§ What to produce: Reproduce the top of the data verbatim, through and including the line that contains "# of the whole".

§ Extracted records:

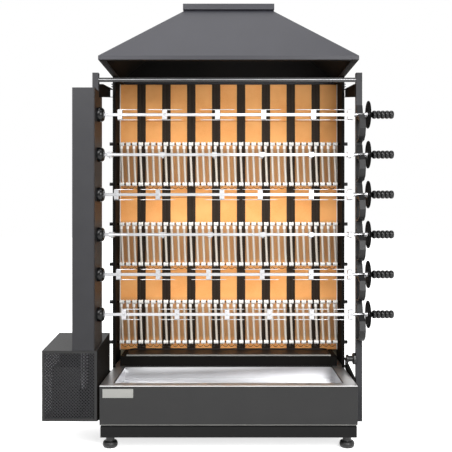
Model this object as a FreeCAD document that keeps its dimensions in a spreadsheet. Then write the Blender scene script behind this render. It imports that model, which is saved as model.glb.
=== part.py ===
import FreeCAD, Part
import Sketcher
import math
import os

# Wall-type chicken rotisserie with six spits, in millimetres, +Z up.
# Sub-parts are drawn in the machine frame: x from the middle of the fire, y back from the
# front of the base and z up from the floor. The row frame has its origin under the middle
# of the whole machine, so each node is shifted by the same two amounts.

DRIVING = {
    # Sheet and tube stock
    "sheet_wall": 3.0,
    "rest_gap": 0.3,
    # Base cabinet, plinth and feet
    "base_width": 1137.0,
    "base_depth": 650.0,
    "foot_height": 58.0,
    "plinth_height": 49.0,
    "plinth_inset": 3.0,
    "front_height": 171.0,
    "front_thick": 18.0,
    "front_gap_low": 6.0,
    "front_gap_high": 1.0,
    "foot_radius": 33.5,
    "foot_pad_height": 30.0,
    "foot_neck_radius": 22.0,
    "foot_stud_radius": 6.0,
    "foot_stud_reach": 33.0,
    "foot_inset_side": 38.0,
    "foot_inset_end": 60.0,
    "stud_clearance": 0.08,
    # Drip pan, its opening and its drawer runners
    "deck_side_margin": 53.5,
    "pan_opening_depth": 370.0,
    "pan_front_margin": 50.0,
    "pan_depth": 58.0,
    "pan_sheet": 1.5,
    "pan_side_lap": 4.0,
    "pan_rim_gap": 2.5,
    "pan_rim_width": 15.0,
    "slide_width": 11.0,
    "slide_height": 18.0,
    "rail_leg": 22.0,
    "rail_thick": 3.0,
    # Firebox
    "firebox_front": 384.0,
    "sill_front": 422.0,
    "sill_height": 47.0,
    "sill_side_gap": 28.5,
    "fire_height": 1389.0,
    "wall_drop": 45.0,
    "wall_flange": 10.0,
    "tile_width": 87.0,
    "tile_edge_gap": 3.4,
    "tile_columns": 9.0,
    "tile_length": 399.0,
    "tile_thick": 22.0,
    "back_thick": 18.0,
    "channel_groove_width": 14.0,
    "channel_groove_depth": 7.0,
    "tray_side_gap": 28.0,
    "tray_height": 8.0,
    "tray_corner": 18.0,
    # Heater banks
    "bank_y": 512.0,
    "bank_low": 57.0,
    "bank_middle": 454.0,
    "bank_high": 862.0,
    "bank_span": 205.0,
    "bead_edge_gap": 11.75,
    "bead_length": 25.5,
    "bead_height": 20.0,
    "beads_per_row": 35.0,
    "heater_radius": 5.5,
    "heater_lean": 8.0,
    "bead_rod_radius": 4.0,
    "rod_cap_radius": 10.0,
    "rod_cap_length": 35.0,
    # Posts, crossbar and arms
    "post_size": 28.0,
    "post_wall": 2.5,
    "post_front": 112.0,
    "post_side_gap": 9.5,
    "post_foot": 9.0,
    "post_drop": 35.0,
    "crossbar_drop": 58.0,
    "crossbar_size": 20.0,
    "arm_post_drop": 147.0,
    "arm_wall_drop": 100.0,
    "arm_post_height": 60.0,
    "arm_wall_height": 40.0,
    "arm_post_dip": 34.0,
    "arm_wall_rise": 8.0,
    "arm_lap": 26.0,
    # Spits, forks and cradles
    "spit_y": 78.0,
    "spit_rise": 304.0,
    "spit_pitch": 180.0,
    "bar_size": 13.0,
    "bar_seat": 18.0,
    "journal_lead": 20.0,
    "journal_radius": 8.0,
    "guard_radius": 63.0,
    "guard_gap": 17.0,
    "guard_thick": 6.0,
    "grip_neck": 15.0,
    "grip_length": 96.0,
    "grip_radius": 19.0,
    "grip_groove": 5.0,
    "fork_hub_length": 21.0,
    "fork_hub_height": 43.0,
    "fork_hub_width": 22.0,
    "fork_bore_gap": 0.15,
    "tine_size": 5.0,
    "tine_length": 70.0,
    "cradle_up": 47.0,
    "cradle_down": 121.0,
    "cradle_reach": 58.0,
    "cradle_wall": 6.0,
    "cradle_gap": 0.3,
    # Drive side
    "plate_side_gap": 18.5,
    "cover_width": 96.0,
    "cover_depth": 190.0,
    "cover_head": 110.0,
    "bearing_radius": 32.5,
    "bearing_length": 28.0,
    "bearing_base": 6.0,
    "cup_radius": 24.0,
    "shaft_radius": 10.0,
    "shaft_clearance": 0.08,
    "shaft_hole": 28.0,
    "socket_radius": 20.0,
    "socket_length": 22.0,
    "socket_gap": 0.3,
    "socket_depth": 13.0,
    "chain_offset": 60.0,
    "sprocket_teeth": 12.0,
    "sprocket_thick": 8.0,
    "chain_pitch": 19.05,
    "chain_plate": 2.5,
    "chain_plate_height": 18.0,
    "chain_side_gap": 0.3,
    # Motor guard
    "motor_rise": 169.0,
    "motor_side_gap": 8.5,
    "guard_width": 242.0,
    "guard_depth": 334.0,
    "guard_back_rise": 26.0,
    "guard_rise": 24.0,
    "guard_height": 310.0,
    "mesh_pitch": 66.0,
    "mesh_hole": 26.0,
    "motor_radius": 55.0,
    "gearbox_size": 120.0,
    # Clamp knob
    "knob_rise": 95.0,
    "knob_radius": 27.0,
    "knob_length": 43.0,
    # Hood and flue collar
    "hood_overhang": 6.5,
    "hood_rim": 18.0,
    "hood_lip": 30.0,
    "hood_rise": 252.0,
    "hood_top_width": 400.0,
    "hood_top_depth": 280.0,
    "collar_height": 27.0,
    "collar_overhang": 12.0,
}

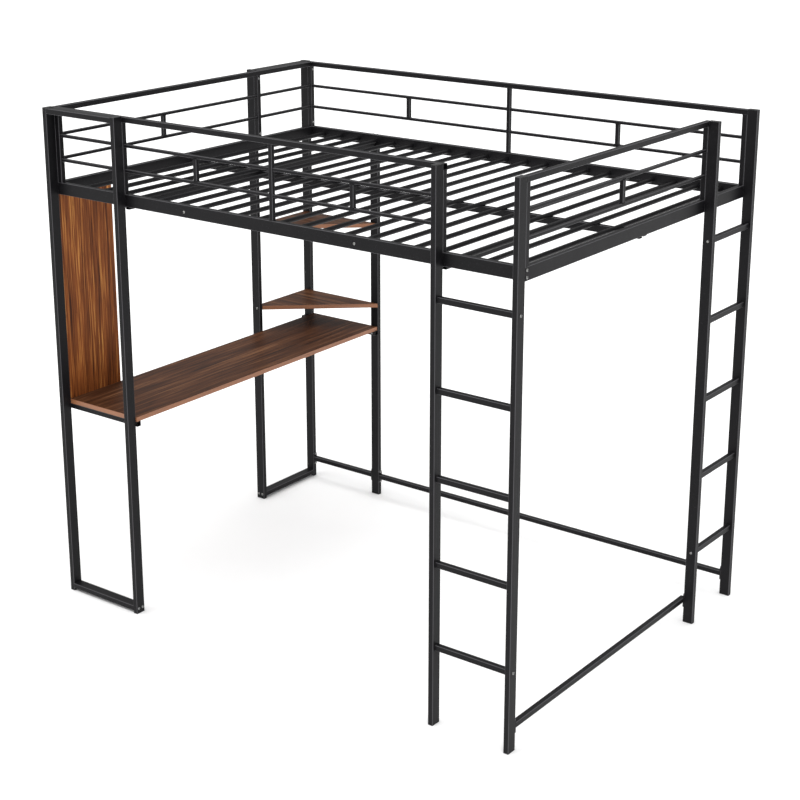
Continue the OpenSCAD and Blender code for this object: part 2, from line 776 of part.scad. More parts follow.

§ Solution to this task:
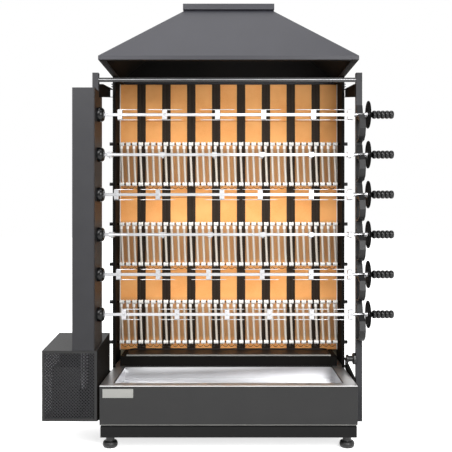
Model this object as a FreeCAD document that keeps its dimensions in a spreadsheet. Then write the Blender scene script behind this render. It imports that model, which is saved as model.glb.
=== part.py ===
import FreeCAD, Part
import Sketcher
import math
import os

# Wall-type chicken rotisserie with six spits, in millimetres, +Z up.
# Sub-parts are drawn in the machine frame: x from the middle of the fire, y back from the
# front of the base and z up from the floor. The row frame has its origin under the middle
# of the whole machine, so each node is shifted by the same two amounts.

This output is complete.